A história conta-se em poucas linhas. Em Leiria, uma cidade de província com cerca de quatro mil almas, um jovem pároco enamorase por uma rapariga, Amélia. Destes pecaminosos amores nasce um filho que é assassinado, premeditadamente. Amaro é um dos muitos membros do clero que mantêm relações com mulheres (o seu mestre, o cónego Dias, com São Joaneira, mãe de Amélia, vive quase amancebado), sendo que, para além, desse poder exercido sobre as mulheres, a hierarquia da igreja é uma peça fundamental na relação obscura que mantém com os poderes estabelecidos, em particular com os políticos.
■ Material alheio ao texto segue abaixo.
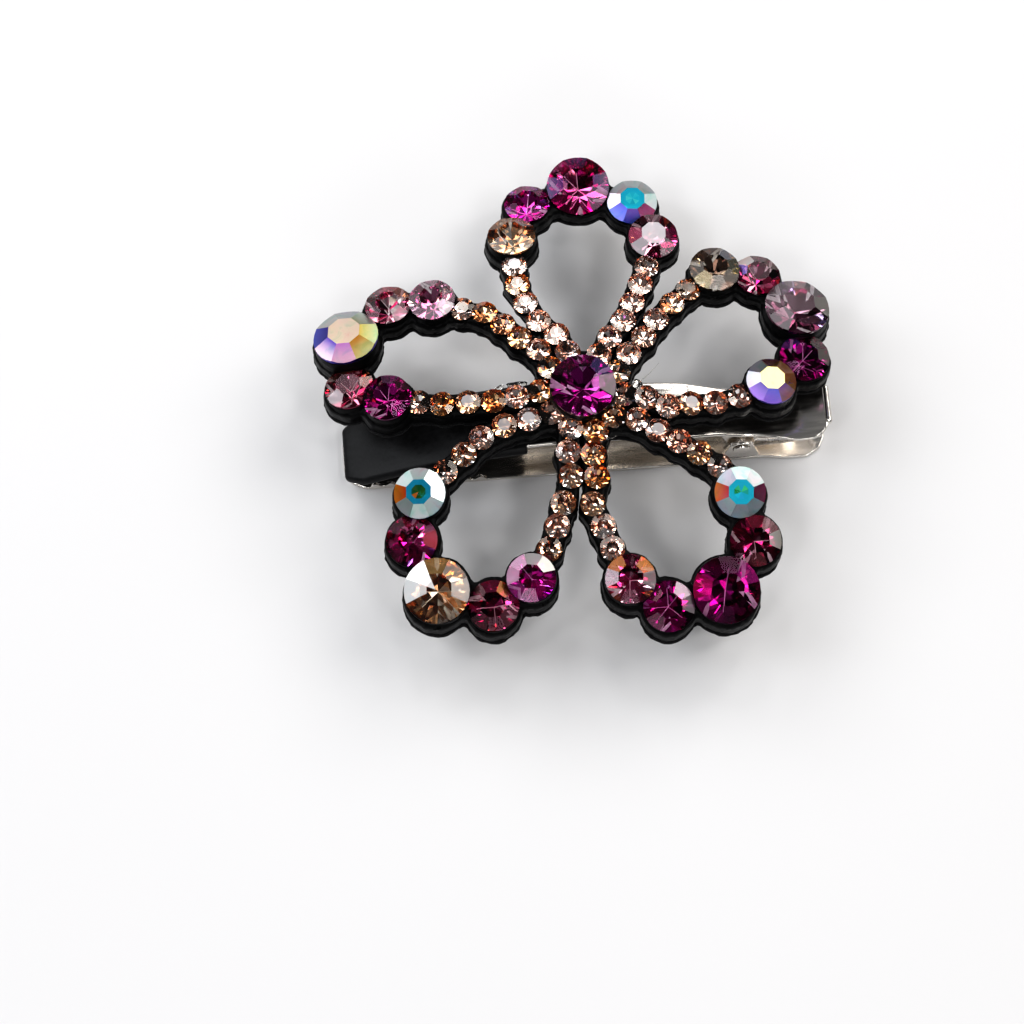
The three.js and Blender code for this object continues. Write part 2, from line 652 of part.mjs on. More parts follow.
const alongY = (g) => g.rotateX(Math.PI / 2);
const pinProfile = [
  [0, -4.25],
  [1.0, -4.25],
  [1.15, -4.1],
  [1.15, -3.95],
  [PIN_R, -3.95],
  [PIN_R, 3.95],
  [1.15, 3.95],
  [1.15, 4.1],
  [1.0, 4.25],
  [0, 4.25],
].map(([x, y]) => new THREE.Vector2(x, y));
const pinGeometry = new THREE.LatheGeometry(pinProfile, 12);
pinGeometry.translate(HINGE_X, CLIP_Y, HINGE_Z);

// torsion spring: lower leg, coil round the pin, upper leg
class SpringCurve extends THREE.Curve {
  getPoint(t, target = new THREE.Vector3()) {
    const lower = new THREE.Vector3(27.2, CLIP_Y - COIL_HALF, PLATE_T + WIRE_R + 0.12),
      upper = new THREE.Vector3(27.2, CLIP_Y + COIL_HALF, 6.45 - STRIP_T / 2 - WIRE_R - 0.16),
      coilStart = new THREE.Vector3(HINGE_X, CLIP_Y - COIL_HALF, HINGE_Z - COIL_R),
      coilEnd = new THREE.Vector3(HINGE_X, CLIP_Y + COIL_HALF, HINGE_Z + COIL_R);
    if (t < 0.06) return target.copy(lower).lerp(coilStart, t / 0.06);
    if (t > 0.94) return target.copy(coilEnd).lerp(upper, (t - 0.94) / 0.06);
    const s = (t - 0.06) / 0.88,
      a = -Math.PI / 2 - s * 2 * Math.PI * COIL_TURNS;
    return target.set(HINGE_X + COIL_R * Math.cos(a), CLIP_Y - COIL_HALF + 2 * COIL_HALF * s, HINGE_Z + COIL_R * Math.sin(a));
  }
}
function springSolid() {
  const curve = new SpringCurve(),
    pts = [],
    STEPS = 8;
  const coil = Math.round(COIL_TURNS * STEPS);
  pts.push(curve.getPoint(0));
  for (let i = 0; i <= coil; i++) pts.push(curve.getPoint(0.06 + (0.88 * i) / coil));
  pts.push(curve.getPoint(1));
  // the section is carried along the path, its sides kept square to Y
  const rings = pts.map((p, i) => {
    const a = pts[Math.max(0, i - 1)],
      b = pts[Math.min(pts.length - 1, i + 1)],
      t = b.clone().sub(a).normalize(),
      y = new THREE.Vector3(0, 1, 0).addScaledVector(t, -t.y).normalize(),
      n = new THREE.Vector3().crossVectors(t, y);
    return Array.from({ length: 5 }, (_, k) => {
      const g = (k * 2 * Math.PI) / 5;
      return p
        .clone()
        .addScaledVector(n, WIRE_R * Math.cos(g))
        .addScaledVector(y, -WIRE_R * Math.sin(g))
        .toArray();
    });
  });
  return loft(rings);
}

// rubber sleeve over the front part of the upper jaw
const sleeveXs = stations(UPPER_TIP - 0.7, SLEEVE_END, 4.6);
const sleeveOuter = sweep(
  sleeveXs.map((x) => [x, arch(x)]),
  stadium(UPPER_HALF + 0.38, SLEEVE_R, 4),
  CLIP_Y,
);
const hollowXs = stations(UPPER_TIP - 0.12, SLEEVE_END + 2, 4.8);
const sleeveHollow = sweep(
  hollowXs.map((x) => [x, arch(x)]),
  stadium(UPPER_HALF + 0.13, BEAD_R + 0.13, 3),
  CLIP_Y,
);
const sleeve = sleeveOuter.subtract(sleeveHollow);

const mountingDisc = bar(DISC_R, DISC_R, DISC_Z[0], DISC_Z[1], 24);
const gluePad = bar(PAD_R, PAD_R, PAD_Z[0], PAD_Z[1], 20);

// ---------- colours ----------
const M = (color, roughness, metalness, extra = {}) => new THREE.MeshStandardMaterial({ color, roughness, metalness, flatShading: true, ...extra });
const black = () => M(0x0c0b0d, 0.5, 0.0);
const GEM = {
  fuchsia: 0x8a0f4e,
  dark: 0x5c0a3c,
  rose: 0xb0405f,
  light: 0xd79ba6,
  peach: 0xe3b38c,
  ab: 0xbfe3e6,
  topaz: 0x8d7a66,
};
const STONE_COLOUR = {
  stone_centre: "fuchsia",
  stone_top_1: "peach",
  stone_top_2: "fuchsia",
  stone_top_3: "fuchsia",
  stone_top_4: "ab",
  stone_top_5: "light",
  stone_right_1: "topaz",
  stone_right_2: "rose",
  stone_right_3: "light",
  stone_right_4: "dark",
  stone_right_5: "ab",
  stone_left_1: "light",
  stone_left_2: "rose",
  stone_left_3: "ab",
  stone_left_4: "light",
  stone_left_5: "dark",
  stone_lower_left_1: "ab",
  stone_lower_left_2: "rose",
  stone_lower_left_3: "peach",
  stone_lower_left_4: "rose",
  stone_lower_left_5: "fuchsia",
  stone_lower_right_1: "ab",
  stone_lower_right_2: "rose",
  stone_lower_right_3: "dark",
  stone_lower_right_4: "rose",
  stone_lower_right_5: "rose",
};

// ---------- assembly ----------
const named = (name, geometry, material) => {
  const m = new THREE.Mesh(geometry, material);
  m.name = name;
  return m;
};
const hairClip = new THREE.Group();
hairClip.name = "hair_clip";
hairClip.position.set(-ORIGIN_X, -ORIGIN_Y, 0);

const clip = new THREE.Group();
const steel = () => M(0xc9c4bd, 0.16, 1.0);
clip.add(
  named("lower_jaw", geometryOf(lower), steel()),
  named("upper_jaw", geometryOf(upper), steel()),
  named("hinge_pin", pinGeometry, steel()),
  named("torsion_spring", geometryOf(springSolid()), M(0x9d9a96, 0.3, 1.0)),
  named("rubber_sleeve", geometryOf(sleeve), M(0x111113, 0.45, 0.0)),
  named("mounting_disc", mountingDisc, steel()),
  named("glue_pad", gluePad, M(0xd9d3c8, 0.35, 0.0)),
);
hairClip.add(clip);

const flower = new THREE.Group();
flower.rotation.z = THREE.MathUtils.degToRad(FLOWER_TURN);
flower.add(named("hub", geometryOf(hub), black()));
for (const [name, s] of petalSolid) flower.add(named(name, geometryOf(s), black()));
for (const [name, s] of feltSolid) flower.add(named(name, geometryOf(s), M(0x141315, 0.95, 0.0)));
for (const [name, s] of bigSolid) flower.add(named(name, geometryOf(s), M(GEM[STONE_COLOUR[name]], 0.05, 0.2)));
for (const [name, s] of rowSolid) flower.add(named(name, geometryOf(s), M(GEM.peach, 0.08, 0.2)));
hairClip.add(flower);

export default hairClip;
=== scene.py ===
import math

import bpy
import bmesh
import numpy as np
from mathutils import Matrix, Quaternion, Vector


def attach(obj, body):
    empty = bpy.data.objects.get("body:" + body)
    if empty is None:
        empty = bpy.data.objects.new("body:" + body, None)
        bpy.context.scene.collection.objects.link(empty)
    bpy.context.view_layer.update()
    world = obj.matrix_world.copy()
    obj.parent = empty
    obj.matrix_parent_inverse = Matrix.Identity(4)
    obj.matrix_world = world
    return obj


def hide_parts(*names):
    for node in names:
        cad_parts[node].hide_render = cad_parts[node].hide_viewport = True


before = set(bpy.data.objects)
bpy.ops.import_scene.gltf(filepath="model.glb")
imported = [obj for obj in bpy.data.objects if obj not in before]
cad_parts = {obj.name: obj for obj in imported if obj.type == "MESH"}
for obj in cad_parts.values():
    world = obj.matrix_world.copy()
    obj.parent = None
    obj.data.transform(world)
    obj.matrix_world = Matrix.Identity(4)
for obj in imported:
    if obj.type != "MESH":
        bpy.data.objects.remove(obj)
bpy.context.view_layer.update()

MM = 0.001
scene = bpy.context.scene

# ------------------------------------------------------------------ dimensions (mm, the flower's own frame)
TURN = math.radians(-4.5)
SHIFT = (0.465, -1.655)
BASE_TOP, BEND_X, BEND_Y = 14.4, 0.0033, 0.0056
SETTING_THICK, FELT_GAP, FELT_THICK = 2.4, 0.12, 0.7
ARM_HALF, ARM_WEB, RIM_MEDIUM, RIM_LARGE = 1.74, 1.62, 0.34, 0.26
HUB_R, HUB_TOP, HUB_BOTTOM = 5.6, 14.3, 11.85
SMALL_D, SMALL_RAISE = 3.05, 0.3
PAV = {"L": 0.36, "M": 0.38, "S": 0.36}

BIG = [
  ["stone_centre", -0.00, -0.00, 16.15, 0.000, 0.000, 8.15],
  ["stone_top_1", -8.83, 21.95, 12.40, -0.058, 0.274, 6.10],
  ["stone_top_2", -6.85, 27.40, 10.34, -0.047, 0.247, 5.90],
  ["stone_top_3", -0.30, 29.95, 10.33, -0.016, -0.037, 8.00],
  ["stone_top_4", 6.61, 27.72, 10.25, 0.019, 0.087, 6.40],
  ["stone_top_5", 9.13, 21.96, 12.38, 0.031, 0.051, 6.23],
  ["stone_right_1", 16.80, 17.15, 12.87, 0.072, 0.141, 6.35],
  ["stone_right_2", 22.26, 16.96, 11.45, 0.101, 0.193, 5.90],
  ["stone_right_3", 27.11, 12.19, 12.14, 0.127, 0.223, 8.19],
  ["stone_right_4", 27.84, 5.48, 11.97, 0.122, 0.015, 6.37],
  ["stone_right_5", 23.45, 1.55, 13.67, 0.104, 0.097, 6.29],
  ["stone_left_1", -18.83, 12.74, 13.27, -0.108, 0.167, 5.90],
  ["stone_left_2", -24.38, 12.61, 11.85, -0.139, 0.242, 5.90],
  ["stone_left_3", -29.58, 8.05, 12.15, -0.166, 0.282, 8.30],
  ["stone_left_4", -29.05, 1.44, 11.80, -0.161, 0.214, 6.23],
  ["stone_left_5", -24.27, -0.59, 13.60, -0.135, 0.071, 6.16],
  ["stone_lower_left_1", -20.11, -13.05, 13.11, -0.111, -0.150, 6.40],
  ["stone_lower_left_2", -21.06, -18.62, 11.34, -0.115, -0.154, 6.40],
  ["stone_lower_left_3", -17.95, -24.91, 10.81, -0.100, -0.222, 8.14],
  ["stone_lower_left_4", -11.03, -26.68, 10.31, -0.068, -0.160, 6.38],
  ["stone_lower_left_5", -6.39, -23.66, 12.08, -0.046, -0.161, 6.11],
  ["stone_lower_right_1", 19.27, -12.92, 13.19, 0.076, -0.291, 6.40],
  ["stone_lower_right_2", 21.18, -18.58, 11.34, 0.084, -0.264, 6.40],
  ["stone_lower_right_3", 17.49, -24.81, 10.89, 0.066, -0.304, 8.30],
  ["stone_lower_right_4", 10.44, -26.73, 10.34, 0.033, -0.259, 6.38],
  ["stone_lower_right_5", 5.71, -23.81, 12.07, 0.012, -0.163, 6.24],
]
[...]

Todos: os do Governo e os da oposição.

Deste ponto de vista, mais do que os amores entre Amaro e Amélia, Eça denuncia cruelmente toda a podridão da pequena burguesia portuguesa, de que a Leiria é apenas um pretexto: se “Os Maias”, a obra-prima de Eça, podia ter como título Portugal, “O Crime do Padre Amaro” é, de algum modo, a sua primeira e fulgurante incursão sobre uma matéria que Eça nunca mais perderá de vista: a identidade nacional. Ou a falta dela.

O romancista tinha apenas 30 anos quando terminou a versão de 1880. Em 1876, ainda andava com o livro às costas. Um calvário! Numa carta a Ramalho Ortigão, roga-lhe: “Pegue no ‘Padre Amaro’ e escreva sobre ele, com justiça, sem piedade, com uma severidade férrea — o seu juízo — e remeta-mo. Tenho absoluta necessidade disso.”

Hoje, mais de um século depois da sua publicação, o cineasta Carlos Carrera, com a adaptação para cinema de “O Crime do Padre Amaro”, que estreou em Portugal a 15 de Novembro, poderá ter respondido às dúvidas do escritor (se dúvidas existam ainda...). Mas o romance aí está e deve ser lido. Como primeiro romance, para citar Maria Filomena Mónica, “pode mesmo ser considerado uma das mais sucedidas estreias da ficção europeia oitocentista” (“Eça de Queirós”, Quetzal/Círculo de Leitores, 2001).